Nearly two in three adults fear a mortgage holiday could impact their credit score, according to the latest research published as the deadline for a payment break approaches.
A survey of UK homeowners found that 73 per cent are worried that a mortgage holiday will impact their credit rating, with 10 per cent believing it will “definitely” have a negative affect on their score.
The deadline for applying for a pause in mortgage payments is 31 March.
Mortgage holidays – which allow property owners to pause repayments for a set amount of time -have helped to relieve one of the biggest fiscal outgoings for homeowners during the pandemic.
However, the mortgage break will have to be repaid eventually, either through an increase in monthly payments or the length of the loan’s term.
Experts at mortgage broker Haysto, which conducted the survey of 2,012 UK adults, said taking a mortgage holiday during the pandemic should not affect credit scores.

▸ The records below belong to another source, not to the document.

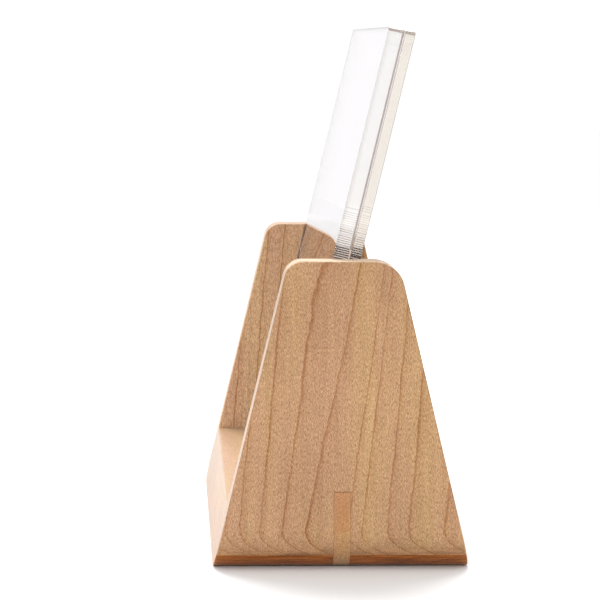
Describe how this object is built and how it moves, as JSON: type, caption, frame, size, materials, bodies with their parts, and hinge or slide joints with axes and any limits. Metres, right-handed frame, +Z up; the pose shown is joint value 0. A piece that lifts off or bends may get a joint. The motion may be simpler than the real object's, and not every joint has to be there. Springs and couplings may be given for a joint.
{
  "type": "pick holder",
  "caption": "Mitred wooden cradle with keyed corners, holding clear upright sheets that lean back together in a slanted groove.",
  "frame": {"origin": "centre of the underside", "axes": "+X along the holder towards its right end panel, -Y its front, +Z up"},
  "size_m": [0.13, 0.05, 0.1049],
  "materials": {
    "cradle_wood": "oiled, satin",
    "key_wood": "oiled, satin",
    "clear_acrylic": "clear, laser-cut edges"
  },
  "bodies": {
    "cradle": {"base_board": "cradle_wood", "right_end_panel": "cradle_wood", "left_end_panel": "cradle_wood", "right_corner_key": "key_wood", "left_corner_key": "key_wood"},
    "front_sheet": {"front_sheet": "clear_acrylic"},
    "rear_sheet": {"rear_sheet": "clear_acrylic"}
  },
  "joints": [
    {"name": "front_sheet_lift", "type": "slide", "parent": "cradle", "child": "front_sheet", "axis": [0, 0.2326, 0.9726], "range_m": [0, 0.105]},
    {"name": "rear_sheet_lift", "type": "slide", "parent": "cradle", "child": "rear_sheet", "axis": [0, 0.2326, 0.9726], "range_m": [0, 0.105]}
  ]
}
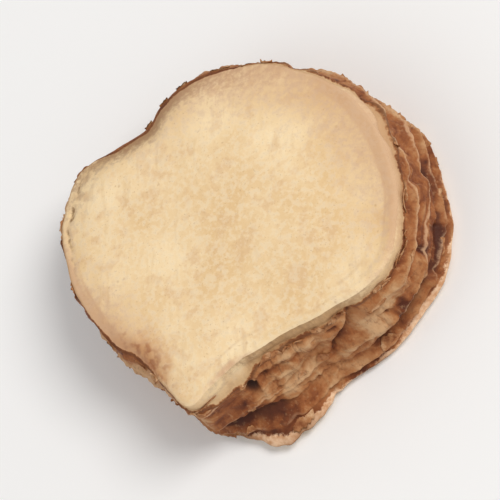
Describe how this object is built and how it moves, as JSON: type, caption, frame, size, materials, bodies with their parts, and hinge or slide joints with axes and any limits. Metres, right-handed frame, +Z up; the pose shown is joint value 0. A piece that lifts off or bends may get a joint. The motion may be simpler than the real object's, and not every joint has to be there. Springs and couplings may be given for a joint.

Paul Coss, co-founder of Haysto, recommended that homeowners double check with their lender to ensure credit scores will not take a hit.
Future lenders will be able to see gaps in the payment history, Coss said.
“This isn’t necessarily a bad thing, but it’s worth bearing in mind that it could affect a lender’s decision in the future.”
During the pandemic, a pause in mortgage payments may help some families keep on top of finances, but “you’ll have to pay it back eventually. To make up for the holiday, you’ll either increase your monthly payments, or your mortgage term will be extended,” Coss added.
The payment holiday can be for a maximum of six months and there is no fee required, but interest may stack up in the long term, the co-founder warned.
“It’s best to weigh up your options before going ahead with a holiday.”
Coss advised homeowners to first find out if they are eligible for a mortgage holiday before cancelling a direct debit, which would damage credit ratings.
“Most of the time, you won’t need to amend your direct debit, as your lender will simply pause taking the money while you’re on the mortgage payment holiday,” he explained.
For buy-to-let mortgage owners, the process may be harder as the holiday regulations are not covered by the FCA, however, landlords with tenants who have been financially affected by the pandemic may be covered.
“If you manage to get a buy-to-let mortgage holiday, you’ll be expected to give your tenants a rent holiday too,” Coss added.
The pause in payment is also available to those in mortgage arrears, however, there are slightly different rules for holiday requests that are not due to Covid-19 impacts.
“If you’re worried about repossession, you can’t currently be repossessed (without your permission) until 1st April 2021. If you’re in a Debt Management Plan (DMP), you should still be eligible for a mortgage holiday. But if you’re struggling, it really is best to speak to your lender who will be able to help you,” Coss said.